- _YOUR GOAL_
Quote exactly the lines from the line containing "doc.recompute()" to the line containing "obj.parent = empty", both lines included, please, and nothing more.

= = = = =

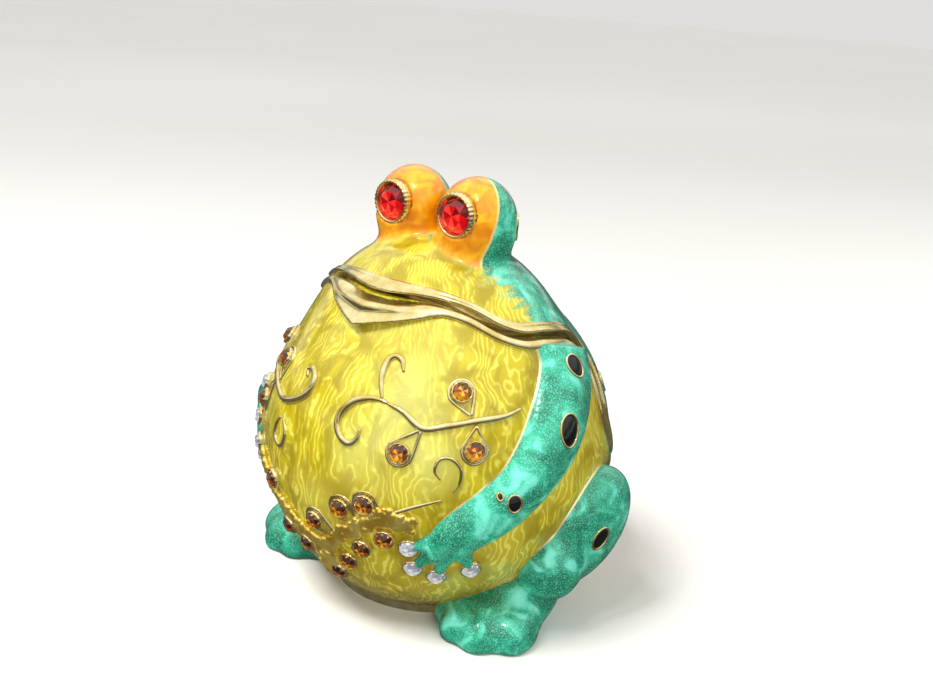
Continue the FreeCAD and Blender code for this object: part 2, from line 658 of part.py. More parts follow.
def hand(side, middle, fingertips):
    """Gold cups at the fingertips, each on a short gold stem that runs back to the hand."""
    settings = cups(side + "_hand_settings", fingertips)
    for count, (longitude, latitude) in enumerate(fingertips):
        east = middle[0] - longitude
        north = middle[1] - latitude
        whole = math.hypot(east * math.cos(math.radians(latitude)), north)
        near_cup = FINGER_CLEAR_OF_CUP / whole
        near_hand = 1 - FINGER_CLEAR_OF_HAND / whole
        if near_hand - near_cup < 0.05:
            continue
        stem = []
        for share in (near_cup, (near_cup + near_hand) / 2, near_hand):
            stem.append((longitude + east * share, latitude + north * share))
        settings.append(wire(f"{side}_finger_{count}", stem, "wire_radius"))
    node(side + "_hand_settings", group(side + "_hand_settings", settings))
    crystals(side + "_hand_crystals", fingertips)


hand("left", LEFT_HAND_MIDDLE, LEFT_FINGERTIPS)
hand("right", RIGHT_HAND_MIDDLE, RIGHT_FINGERTIPS)

# ---------------------------------------------------------------- spots on the back

BACK_SPOTS = [(150, 38, 1.0, 1.4), (-150, 38, 1.0, 1.4), (128, 22, 0.9, 1.1), (-128, 22, 0.9, 1.1), (180, 22, 1.1, 1.5)]
back = []
for longitude, latitude, half_width, half_length in BACK_SPOTS:
    back.append((on_ball(longitude, latitude), outward(longitude, latitude), half_width, half_length))
back_parts = spots("back_spot", back)
node("back_spots", back_parts["disc"])
node("back_spot_rims", back_parts["rim"])
plain_lid = [thing for thing in nodes if thing.Label == "lid_shell"][0]
plain_lid.Label = "lid_without_spots"
nodes.remove(plain_lid)
node("lid_shell", carve("lid_spotted", plain_lid, back_parts["rooms"]))

# ---------------------------------------------------------------- check and write

doc.recompute()
for thing in doc.Objects:
    bad = [word for word in thing.State if word in ("Invalid", "Error")]
    if bad:
        raise SystemExit(f"{thing.Name} did not build: {bad}")
for part in nodes:
    if part.Shape.isNull() or not part.Shape.isValid():
        raise SystemExit(f"{part.Label} has no valid shape")
    if not part.Shape.Solids:
        raise SystemExit(f"{part.Label} has no solid")
for part in nodes:
    part.Shape.exportStep(f"parts/{part.Label}.step")
    print(part.Label, len(part.Shape.Solids), round(part.Shape.Volume, 2))
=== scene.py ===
"""Looks of the sitting-frog trinket box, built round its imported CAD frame.

Every shape is worked out in millimetres in the frame of the part (+Z up, the frog faces -Y, its left is +X)
and turned into metres when the mesh is made. The enamelled bodies are fields of signed distances (negative
inside) that are blended, cut and then meshed; wires, rims, crystals and settings are swept or turned from
short outlines.
"""
import math

import bpy
import numpy as np
import openvdb
from mathutils import Matrix, Vector


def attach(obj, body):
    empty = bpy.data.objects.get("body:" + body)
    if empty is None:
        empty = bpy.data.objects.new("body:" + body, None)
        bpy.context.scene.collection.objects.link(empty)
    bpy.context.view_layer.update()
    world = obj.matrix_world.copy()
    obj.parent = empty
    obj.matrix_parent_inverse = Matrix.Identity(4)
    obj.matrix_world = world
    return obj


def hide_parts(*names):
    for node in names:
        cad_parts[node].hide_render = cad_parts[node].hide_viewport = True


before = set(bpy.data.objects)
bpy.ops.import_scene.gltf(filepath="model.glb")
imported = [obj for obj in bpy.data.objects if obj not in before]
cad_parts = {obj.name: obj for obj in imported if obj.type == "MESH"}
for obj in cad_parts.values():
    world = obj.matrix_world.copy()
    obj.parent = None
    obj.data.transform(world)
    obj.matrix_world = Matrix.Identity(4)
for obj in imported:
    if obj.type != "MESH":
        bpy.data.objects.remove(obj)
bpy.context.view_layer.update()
MM = 0.001

# ---------------------------------------------------------------- sizes shared with the part

BALL_MIDDLE = np.array([0.0, 0.0, 18.5])
BALL_RADIUS = 21.2
HEAD_MIDDLE = np.array([0.0, -1.0, 24.4])
HEAD_HALF = np.array([18.4, 15.4, 19.3])
WALL = 1.7
FLOOR_HEIGHT = 2.8
PLATE_HEIGHT = 1.1
SEAM_FRONT = 38.1
SEAM_SIDE = 34.9
SEAM_DROP = 7.0
SEAM_GAP = 0.32
HINGE_Y = 21.95
HINGE_Z = 15.0
HINGE_ROOM_RADIUS = 1.32
HINGE_ROOM_HALF = 5.7
EYE_MIDDLE = np.array([4.8, -0.9, 45.9])
EYE_HALF = np.array([4.7, 4.3, 4.9])
EYE_CRYSTAL_Z = 46.8
EYE_SEAT_Y = -3.9
EYE_CRYSTAL_RADIUS = 2.2
SMALL_CRYSTAL_RADIUS = 1.05
ARM_HALF_WIDTH = 3.0
ARM_PROUD = 2.1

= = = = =

- _WRITTEN ANSWER_
doc.recompute()
for thing in doc.Objects:
    bad = [word for word in thing.State if word in ("Invalid", "Error")]
    if bad:
        raise SystemExit(f"{thing.Name} did not build: {bad}")
for part in nodes:
    if part.Shape.isNull() or not part.Shape.isValid():
        raise SystemExit(f"{part.Label} has no valid shape")
    if not part.Shape.Solids:
        raise SystemExit(f"{part.Label} has no solid")
for part in nodes:
    part.Shape.exportStep(f"parts/{part.Label}.step")
    print(part.Label, len(part.Shape.Solids), round(part.Shape.Volume, 2))
=== scene.py ===
"""Looks of the sitting-frog trinket box, built round its imported CAD frame.

Every shape is worked out in millimetres in the frame of the part (+Z up, the frog faces -Y, its left is +X)
and turned into metres when the mesh is made. The enamelled bodies are fields of signed distances (negative
inside) that are blended, cut and then meshed; wires, rims, crystals and settings are swept or turned from
short outlines.
"""
import math

import bpy
import numpy as np
import openvdb
from mathutils import Matrix, Vector


def attach(obj, body):
    empty = bpy.data.objects.get("body:" + body)
    if empty is None:
        empty = bpy.data.objects.new("body:" + body, None)
        bpy.context.scene.collection.objects.link(empty)
    bpy.context.view_layer.update()
    world = obj.matrix_world.copy()
    obj.parent = empty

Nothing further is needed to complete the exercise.